Task directions: Repeat the data verbatim.

Data excerpt:
(begin)

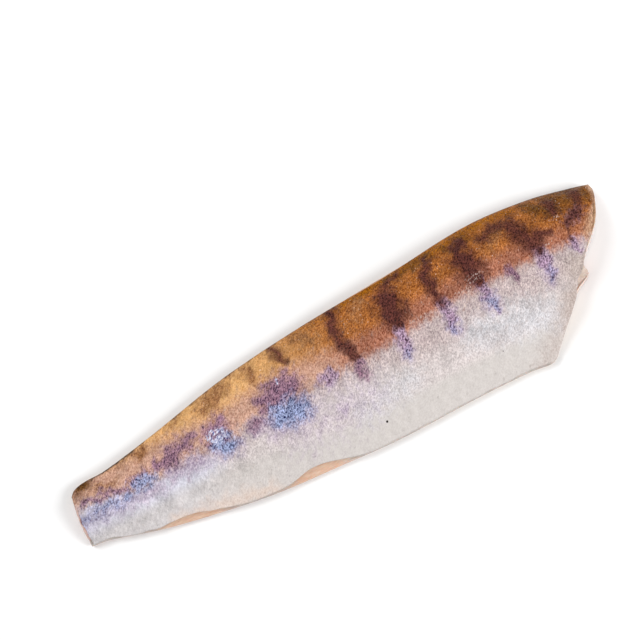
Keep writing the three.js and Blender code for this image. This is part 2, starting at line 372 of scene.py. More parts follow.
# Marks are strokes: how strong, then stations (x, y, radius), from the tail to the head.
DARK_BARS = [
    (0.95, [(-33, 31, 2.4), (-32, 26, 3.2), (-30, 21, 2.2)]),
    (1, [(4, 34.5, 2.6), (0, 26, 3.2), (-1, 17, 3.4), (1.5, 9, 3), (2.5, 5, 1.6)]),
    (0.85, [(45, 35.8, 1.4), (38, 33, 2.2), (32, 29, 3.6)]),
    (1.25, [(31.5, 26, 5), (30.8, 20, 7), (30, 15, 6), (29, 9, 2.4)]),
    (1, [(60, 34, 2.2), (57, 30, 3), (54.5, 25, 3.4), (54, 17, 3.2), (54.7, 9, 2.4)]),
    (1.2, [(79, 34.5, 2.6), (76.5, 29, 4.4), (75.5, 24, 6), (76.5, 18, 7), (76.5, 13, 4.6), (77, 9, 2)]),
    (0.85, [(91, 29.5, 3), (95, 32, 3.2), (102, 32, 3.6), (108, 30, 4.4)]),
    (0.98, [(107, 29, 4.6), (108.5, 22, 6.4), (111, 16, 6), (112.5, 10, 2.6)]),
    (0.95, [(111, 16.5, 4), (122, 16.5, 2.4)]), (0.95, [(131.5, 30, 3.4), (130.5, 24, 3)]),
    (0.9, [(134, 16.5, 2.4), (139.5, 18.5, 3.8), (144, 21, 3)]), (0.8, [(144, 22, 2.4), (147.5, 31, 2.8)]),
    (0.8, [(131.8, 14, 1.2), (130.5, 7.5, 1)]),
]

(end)

Correct response:
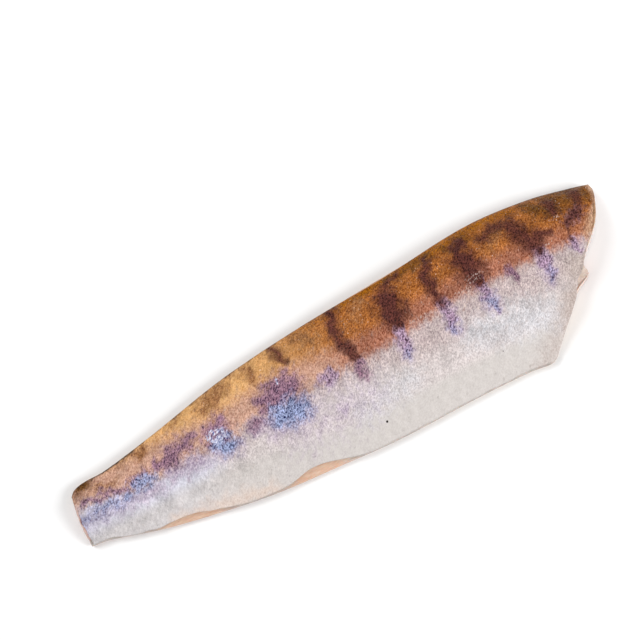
Keep writing the three.js and Blender code for this image. This is part 2, starting at line 372 of scene.py. More parts follow.
# Marks are strokes: how strong, then stations (x, y, radius), from the tail to the head.
DARK_BARS = [
    (0.95, [(-33, 31, 2.4), (-32, 26, 3.2), (-30, 21, 2.2)]),
    (1, [(4, 34.5, 2.6), (0, 26, 3.2), (-1, 17, 3.4), (1.5, 9, 3), (2.5, 5, 1.6)]),
    (0.85, [(45, 35.8, 1.4), (38, 33, 2.2), (32, 29, 3.6)]),
    (1.25, [(31.5, 26, 5), (30.8, 20, 7), (30, 15, 6), (29, 9, 2.4)]),
    (1, [(60, 34, 2.2), (57, 30, 3), (54.5, 25, 3.4), (54, 17, 3.2), (54.7, 9, 2.4)]),
    (1.2, [(79, 34.5, 2.6), (76.5, 29, 4.4), (75.5, 24, 6), (76.5, 18, 7), (76.5, 13, 4.6), (77, 9, 2)]),
    (0.85, [(91, 29.5, 3), (95, 32, 3.2), (102, 32, 3.6), (108, 30, 4.4)]),
    (0.98, [(107, 29, 4.6), (108.5, 22, 6.4), (111, 16, 6), (112.5, 10, 2.6)]),
    (0.95, [(111, 16.5, 4), (122, 16.5, 2.4)]), (0.95, [(131.5, 30, 3.4), (130.5, 24, 3)]),
    (0.9, [(134, 16.5, 2.4), (139.5, 18.5, 3.8), (144, 21, 3)]), (0.8, [(144, 22, 2.4), (147.5, 31, 2.8)]),
    (0.8, [(131.8, 14, 1.2), (130.5, 7.5, 1)]),
]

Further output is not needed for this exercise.